The passion that the person has for her own growth is the most important thing. The passion that that man has for his own personal growth is the most important thing. And then we help them to go and find the knowledge, because nobody in the world can succeed alone.

The person with the idea may not have the knowledge, but the knowledge is available.

So years and years ago, I had this idea: Why don’t we, for once, instead of arriving in the community to tell people what to do, why don’t, for once, listen to them? But not in community meetings.

Let me tell you a secret. There is a problem with community meetings. Entrepreneurs never come, and they never tell you, in a public meeting, what they want to do with their own money, what opportunity they have identified.

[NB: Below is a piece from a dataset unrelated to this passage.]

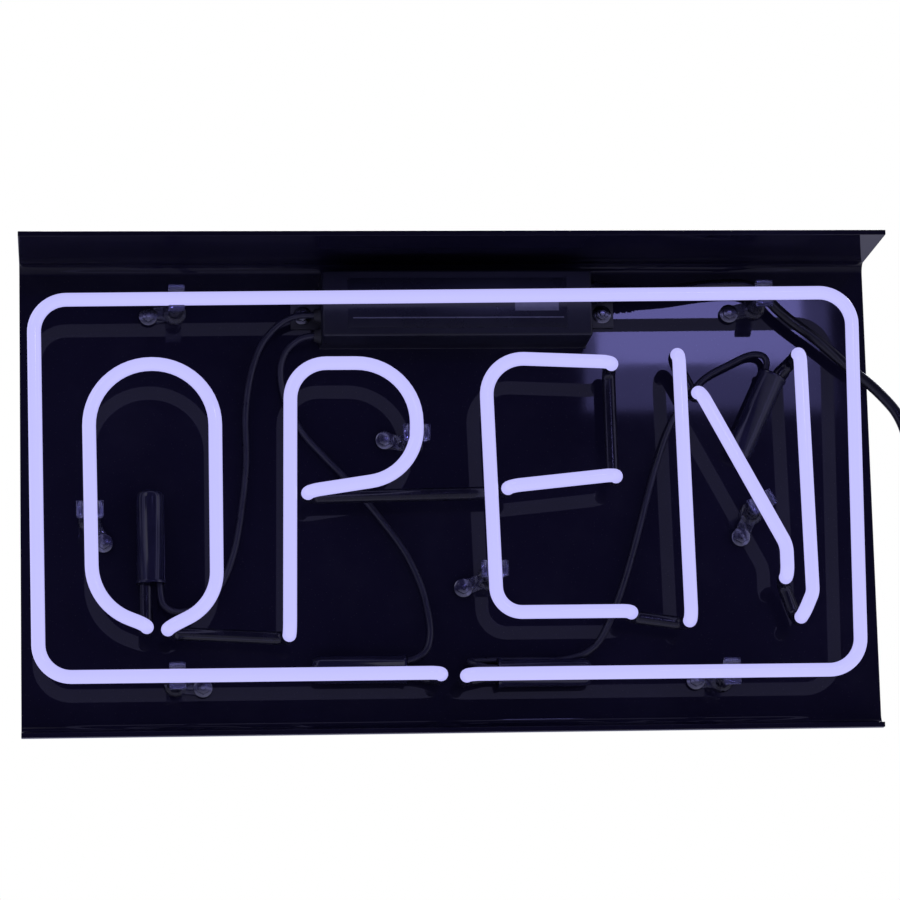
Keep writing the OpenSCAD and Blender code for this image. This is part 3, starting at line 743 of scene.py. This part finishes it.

So planning has this blind spot. The smartest people in your community you don’t even know, because they don’t come to your public meetings.

What we do, we work one-on-one, and to work one-on-one, you have to create a social infrastructure that doesn’t exist. You have to create a new profession. The profession is the family doctor of enterprise, the family doctor of business, who sits with you in your house, at your kitchen table, at the cafe, and helps you find the resources to transform your passion into a way to make a living.

I started this as a tryout in Esperance, in Western Australia.